Since around 13:00 PDT we are seeing intermittent test failures on inbound and try (and probably other trees) caused by 500 errors at ftp.mozilla.org. Not sure if this is related to bug 804119. Possibly related, I am also getting intermittent 500 errors when making requests to http://tbpl.mozilla.org, including requests for static files on that site.
Between the failing tests and TBPL failing to load much of the time, I decided to close the trees because of this.
Is this a duplicate of bug 804658?
These problems seem to have stopped or at least reduced enough that I am re-opening the trees.
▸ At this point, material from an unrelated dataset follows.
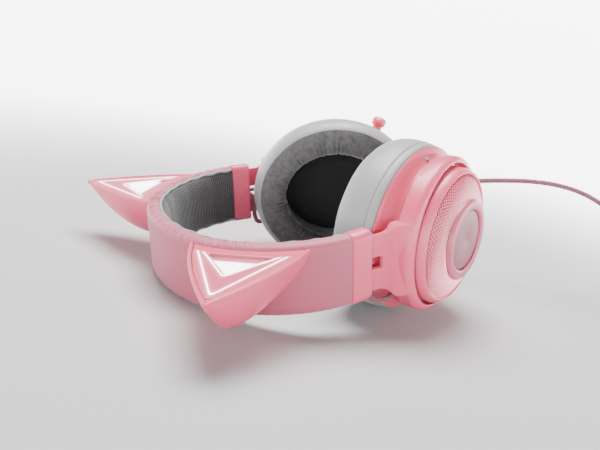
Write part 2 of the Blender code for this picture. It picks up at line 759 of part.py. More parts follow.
def ear_loft():
    """The ear's back shell: an outer and an inner skin, joined at the rim, the root and the tip."""
    outer_rows = [EAR_ROOT, 0.0, 0.16, 0.32, 0.48, 0.62, 0.75, 0.86, 0.94, 1.0]
    inner_rows = [EAR_ROOT, 0.0, 0.16, 0.32, 0.48, 0.62, 0.72, 0.79, 0.84, 0.87]
    outer = [point for height in outer_rows for point in ear_section(height, 0.0)]
    inner = [point for height in inner_rows for point in ear_section(height, EAR_WALL)]
    rows = len(outer_rows)
    count = len(outer) // rows
    skin = rows * count
    last = (rows - 1) * count
    faces = []
    for row in range(rows - 1):
        here = row * count
        there = here + count
        for index in range(count - 1):
            faces.append((here + index, here + index + 1, there + index + 1, there + index))
            faces.append((skin + here + index, skin + there + index, skin + there + index + 1,
                          skin + here + index + 1))
        for edge in (0, count - 1):
            faces.append((here + edge, there + edge, skin + there + edge, skin + here + edge))
    for index in range(count - 1):
        faces.append((index, skin + index, skin + index + 1, index + 1))
    faces.append(tuple(range(last, last + count)))
    faces.append(tuple(range(skin + last, skin + last + count)))
    faces.append((last, last + count - 1, skin + last + count - 1, skin + last))
    return mesh_from(outer + inner, faces)


def ear_half_at(height, depth, wall):
    """Half the ear's inner width at a depth behind its face."""
    rise = (depth / ear_depth(height, wall)) ** (2 / EAR_SQUARE)
    return ear_half(height, wall) * (1 - rise) ** (EAR_SQUARE / 2)


def ear_outline(wall, depth, root, top):
    """The outline of a plate that fits inside the ear down to a depth behind its face."""
    heights = [root + (top - root) * step / 8 for step in range(9)]
    right = [(ear_half_at(height, depth, wall), height * EAR_TALL) for height in heights]
    return right + [(-u, v) for u, v in reversed(right)]


def make_ear(name, side, root):
    """One ear: back shell, lit face plate, light guide and the small light board behind it."""
    frame = ear_frame(side)
    start, end = sorted((side * 2.0, side * 92.0))
    band_shape = band_sweep([(-GAP, 30.0), (30.0, 30.0), (30.0, -30.0), (-GAP, -30.0)], start, end)
    shell = node("ear_shell_" + name, moved(ear_loft(), frame), pink(), root)
    cut(shell, band_shape)

    guide_at = FACE_SUNK + FACE_THICK + GAP
    plates = (("ear_face_", FACE_SUNK, FACE_THICK, pink()),
              ("ear_light_guide_", guide_at, GUIDE_THICK, glow()),
              ("ear_light_board_", guide_at + GUIDE_THICK + GAP, BOARD_THICK, board_green()))
    for label, depth, thick, finish in plates:
        outline = ear_outline(EAR_WALL + 2 * GAP, depth + thick, EAR_ROOT, 0.82)
        mesh = prism(outline, -depth - thick, -depth, lambda u, v, w: (u, v, w))
        plate = node(label + name, moved(mesh, frame), finish, root)
        if label == "ear_face_":
            cut(plate, moved(light_slot(), frame))
            cut(plate, moved(light_window(), frame))
        cut(plate, band_shape.copy())


def light_slot():
    """The V-shaped slot of the outer light strip."""
    outer = [(21.6, 8.0), (1.0, 51.0 - 6.0), (-1.0, 51.0 - 6.0), (-22.6, 7.0)]
    inner = [(-21.0, 7.6), (-0.4, 43.0), (0.4, 43.0), (20.2, 8.4)]
    return prism(outer + inner, -4.0, 2.0, lambda u, v, w: (u, v, w))


def light_window():
    """The three-sided window in the middle of the ear's face."""
    outline = [(15.5, 10.5), (1.4, 30.4), (-1.4, 30.4), (-16.0, 10.5)]
    return prism(outline, -4.0, 2.0, lambda u, v, w: (u, v, w))


def smooth_route(points, spacing):
    """Points a set distance apart along one smooth curve through the route's own points."""
    ends = [2 * points[0] - points[1]] + points + [2 * points[-1] - points[-2]]
    fine = []
    for index in range(1, len(ends) - 2):
        a, b, c, d = ends[index - 1:index + 3]
        for step in range(24):
            t = step / 24
            fine.append(0.5 * (2 * b + (c - a) * t + (2 * a - 5 * b + 4 * c - d) * t ** 2
                               + (3 * b - a - 3 * c + d) * t ** 3))
    fine.append(points[-1])
    picked = [fine[0]]
    walked = 0.0
    for here, there in zip(fine, fine[1:]):
        walked += (there - here).length
        if walked >= spacing:
            picked.append(there)
            walked = 0.0
    if (picked[-1] - fine[-1]).length < spacing * 0.5:
        picked.pop()
    return picked + [fine[-1]]


def tube(name, points, radius, finish, parent, spacing):
    """A round cord as a curve with filled ends; the points are in millimetres."""
    curve = bpy.data.curves.new(name, "CURVE")
    curve.dimensions = "3D"
    curve.bevel_depth = radius * MM
    curve.bevel_resolution = 2
    curve.use_fill_caps = True
    route = smooth_route([Vector(point) for point in points], spacing)
    spline = curve.splines.new("POLY")
    spline.points.add(len(route) - 1)
    for point, place in zip(spline.points, route):
        point.co = (*(place * MM), 1.0)
    curve.materials.append(finish)
    made = bpy.data.objects.new(name, curve)
    bpy.context.scene.collection.objects.link(made)
    made.parent = parent
    return made


def make_loop(name, side, root):
    """The short cable from the end cap to the cup, slack enough for the slider's travel."""
    cap_x = band_point(BAND_END, BAND_THICK, 0.0)[0]
    route = [(cap_x + 1.4, 66.0, -3.0), (cap_x + 2.9, 66.0, -5.5), (cap_x + 2.9, 66.0, -11.0),
             (cap_x + 3.3, 66.2, -17.5), (-49.8, 67.0, -21.8), (-44.6, 67.8, -23.2), (-40.2, 66.8, -23.8),
             (-37.2, 65.6, -24.0)]
    route = [(x, side * y, z) for x, y, z in route]
    tube("cable_loop_" + name, route, LOOP_R, braid(), root, 2.6)


def make_usb_cable(cup):
    """The cable's free stretch, from the strain relief to the coil, in world millimetres."""
    bpy.context.view_layer.update()
    start = cup.matrix_world @ (Vector((CABLE_EXIT_X + GAP, GLAND_S, 0.0)) * MM) / MM
    route = [start, (112.0, 14.6, 63.1), (129.6, 5.3, 67.0), (147.2, -4.0, 70.8), (164.8, -13.3, 73.6),
             (182.2, -22.6, 74.2), (199.2, -31.7, 71.4), (215.0, -40.2, 64.6), (228.8, -48.2, 54.0),
             (239.8, -56.4, 41.6), (247.6, -65.4, 30.0), (252.4, -75.4, 21.0), (254.8, -86.0, 15.6),
             (254.6, -96.6, 13.4), (252.2, -106.0, 12.8), (249.0, -112.4, 12.8)]
    tube("usb_cable", route, CABLE_R, braid(), None, 6.0)


def make_coil():
    """The stored length as one turned ring, with the tie round it."""
    low = COIL_LIFT
    high = COIL_LIFT + COIL_HIGH
    inner = COIL_TURN_R - COIL_WIDE / 2
    outer = COIL_TURN_R + COIL_WIDE / 2
    bevel = CABLE_R
    section = [(inner, low + bevel), (inner + bevel, low), (outer - bevel, low), (outer, low + bevel),
               (outer, high - bevel), (outer - bevel, high), (inner + bevel, high), (inner, high - bevel)]
    upright = Matrix.Translation((COIL_X, COIL_Y, 0)) @ Matrix.Rotation(radians(90.0), 4, "X")
    node("cable_coil", moved(ring_solid(round_profile(section), 1, 28), upright), braid(), None)

    strap = tie_strap(inner - TIE_SLACK, outer + TIE_SLACK, low - GAP, high + GAP)
    node("cable_tie", strap, tie_black(), None)


def tie_strap(inner, outer, low, high):
    """A closed strap round one side of the coil, TIE_WIDE across and TIE_THICK thick."""
    thick = TIE_THICK
    inside = [(inner, low), (outer, low), (outer, high), (inner, high)]
    outside = [(inner - thick, low - thick), (outer + thick, low - thick), (outer + thick, high + thick),
               (inner - thick, high + thick)]
    points = [(COIL_X - reach, COIL_Y + across, z) for across in (-TIE_WIDE / 2, TIE_WIDE / 2)
              for loop in (inside, outside) for reach, z in loop]
    faces = []
    for index in range(4):
        after = (index + 1) % 4
        faces += [(index, after, after + 8, index + 8), (index + 4, index + 12, after + 12, after + 4),
                  (index, index + 4, after + 4, after), (index + 8, after + 8, after + 12, index + 12)]
    return mesh_from(points, faces)


def make_plug_end():
    """The USB plug beside the coil: moulded body with its neck, metal shell and tongue."""
    outer = COIL_TURN_R + COIL_WIDE / 2
    reach = outer - CABLE_R
    neck_r = CABLE_R + 1.2
    back = COIL_X - sqrt((outer + GAP) ** 2 - (reach - neck_r) ** 2)
    middle = COIL_Y - reach
    height = PLUG_HIGH / 2 + GAP
    neck = back - PLUG_NECK
    front = neck - PLUG_LONG
    grip = node("plug_body", rod((back, middle, height), (neck - 1.0, middle, height), neck_r),
                black_rubber(), None)
    half = PLUG_WIDE / 2
    tall = PLUG_HIGH / 2
    add(grip, box((front, middle - half, height - tall), (neck, middle + half, height + tall)))
    wide = SHELL_WIDE / 2
    deep = SHELL_HIGH / 2
    seat = 6.0
    cut(grip, box((front - 1, middle - wide - GAP, height - deep - GAP),
                  (front + seat + GAP, middle + wide + GAP, height + deep + GAP)))
    shell = node("plug_shell", box((front - SHELL_LONG, middle - wide, height - deep),
                                   (front + seat, middle + wide, height + deep)), steel(), None)
    cut(shell, box((front - SHELL_LONG - 1, middle - wide + SHELL_WALL, height - deep + SHELL_WALL),
                   (front + seat - SHELL_WALL, middle + wide - SHELL_WALL, height + deep - SHELL_WALL)))
    tongue_wide = wide - SHELL_WALL - GAP
    tongue_top = height + deep - SHELL_WALL - GAP
    node("plug_tongue", box((front - SHELL_LONG + 1.0, middle - tongue_wide, tongue_top - 1.8),
                            (front + seat - SHELL_WALL - GAP, middle + tongue_wide, tongue_top)),
         material("tongue_white", (0.7, 0.7, 0.7), 0.5), None)


def rest_tilt():
    """How far the headset tips so that the crown's edge and both cushions lie on the table."""
    toe = radians(YOKE_TOE)
    middle = CUSHION_FACE + 9.0
    reach = CUSHION_X * cos(toe)
    low, high = 0.0, radians(30.0)
    for _ in range(40):
        tilt = (low + high) / 2
        band = CROWN_X * sin(tilt) - BAND_HALF * cos(tilt)
        cushion = middle * sin(toe) * sin(tilt) - hypot(reach * sin(tilt), CUSHION_Z * cos(tilt))
        if band > cushion:
            low = tilt
        else:
            high = tilt
    return tilt


def settle(root):
    """Moves the headset so that its box stands on z = 0, centred on the origin."""
    bpy.context.view_layer.update()
    corners = [made.matrix_world @ vertex.co for made in bpy.data.objects
               if made.type == "MESH" and not made.hide_render for vertex in made.data.vertices]
    lows = [min(corner[axis] for corner in corners) for axis in range(3)]
    highs = [max(corner[axis] for corner in corners) for axis in range(3)]
    root.location = (-(lows[0] + highs[0]) / 2, -(lows[1] + highs[1]) / 2, -lows[2])
    bpy.context.view_layer.update()


def main():
    clear_scene()
    root = empty("headset", None, Matrix.Rotation(-rest_tilt(), 4, "Y"))
    make_headband(root)
    for name, side in SIDES.items():
        make_end_cap(name, side, root)
        make_ear(name, side, root)
        make_loop(name, side, root)
        slider = empty("slider_" + name, root, toe_matrix(side, YOKE_TOE, YOKE_Y))
        make_yoke(name, side, slider)
        make_pivots(name, side, slider)
        pivot = Matrix.Translation((0, side * PIVOT_S * MM, 0))
        lean = Matrix.Rotation(radians(side * CUP_LEAN[name]), 4, "Z")
        hinge = empty("cup_pivot_" + name, slider, pivot @ lean)
        cup = empty("cup_" + name, hinge, pivot.inverted())
        make_housing(name, side, cup)
        make_cup_front(name, side, cup)
        make_cup_back(name, side, cup)
        make_plug(name, side, cup)
        if side > 0:
            mic = empty("mic_slide", cup, Matrix.Identity(4))
            make_microphone(cup, mic)
            wheel_frame = empty("wheel_axis", cup, Matrix.Translation(wheel_place()[0] * MM))
            button_frame = empty("button_slide", cup, Matrix.Translation(button_place()[0] * MM))
            make_controls(cup, wheel_frame, button_frame)
            make_gland(cup)
    settle(root)
    make_usb_cable(bpy.data.objects["cup_left"])
    make_coil()
    make_plug_end()


main()
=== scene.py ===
"""The looks of a cat-ear gaming headset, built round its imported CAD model.

Lengths in the making functions are millimetres in a local frame; each finished mesh is baked into
world metres. The headset's own frame has +X down the wearer's head, +Y to the wearer's left and
+Z to the wearer's front.
"""

from math import cos, exp, pi, radians, sin, sqrt

import bmesh
import bpy
import numpy as np
from mathutils import Matrix, Vector


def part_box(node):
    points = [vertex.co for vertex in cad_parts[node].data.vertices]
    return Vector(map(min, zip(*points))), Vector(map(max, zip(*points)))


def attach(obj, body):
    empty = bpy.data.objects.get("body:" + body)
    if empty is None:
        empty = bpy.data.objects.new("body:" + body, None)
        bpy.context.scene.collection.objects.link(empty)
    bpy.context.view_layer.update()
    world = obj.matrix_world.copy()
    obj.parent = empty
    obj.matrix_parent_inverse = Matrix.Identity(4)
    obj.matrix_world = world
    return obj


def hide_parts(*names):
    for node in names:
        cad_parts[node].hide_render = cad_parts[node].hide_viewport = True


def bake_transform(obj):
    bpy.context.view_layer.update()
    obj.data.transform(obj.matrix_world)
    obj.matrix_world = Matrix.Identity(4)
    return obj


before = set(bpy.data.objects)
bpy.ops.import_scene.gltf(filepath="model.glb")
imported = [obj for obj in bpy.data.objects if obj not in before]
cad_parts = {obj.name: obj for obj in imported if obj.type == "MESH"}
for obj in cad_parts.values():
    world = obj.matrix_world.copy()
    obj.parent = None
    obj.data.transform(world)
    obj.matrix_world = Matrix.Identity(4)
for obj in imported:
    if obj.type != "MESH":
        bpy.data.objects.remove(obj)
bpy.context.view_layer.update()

MM = 0.001
SIDES = {"left": 1, "right": -1}

# The headset as it lies on the table.
REST_TILT = 12.981
REST_PLACE = (50.674, 0.0, 48.794)
YOKE_TOE = 26.8
FACE_TURN = -1.8
YOKE_Y = 52.0
PIVOT_S = 2.5
PIN_R = 1.8
CUP_LEAN = {"left": -0.5, "right": 3.0}

# Headband.
CROWN_X = -139.4
BAND_ARCS = ((0.0, 20.9, 87.0), (20.9, 37.7, 60.5), (37.7, 180.0, 70.5))
BAND_SEAM = 92.4
BAND_END = 102.8
BAND_THICK = 7.5
BAND_HALF = 18.5
ARC_STEP = 1.28
PAD_BASE = 7.1
PAD_EDGE = 1.7
ARM_OUT = 70.3
ARM_THICK = 2.0
ARM_HALF = 14.7
ARM_TOP_X = -83.0
SLOT_HALF = 3.2
SLOT_TOP_X = -79.0
SLOT_END_X = -46.5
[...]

This seems to be fixed at the moment.
There isn't any obvious relation between these two sites, from an infrastructure perspective. ftp.mozilla.org is hosted on the FTP cluster in SCL3. Frontend by SCL3 Zeus, data stored on SCL3 NetApp. tbpl.mozilla.org is hosted on the genericrhel6 cluster in PHX1. Frontend by PHX1 Zeus. There was a temporary issue with genericrhel6 throwing unexpected 500 errors earlier today, resolved around 30min ago. There was also a NetApp issue in SCL3. This has been resolved as well, and an upstream ticket is opened with the vendor to diagnose the underlying issue. My impression is that both of these issues should now be resolved, and no recurrence is expected.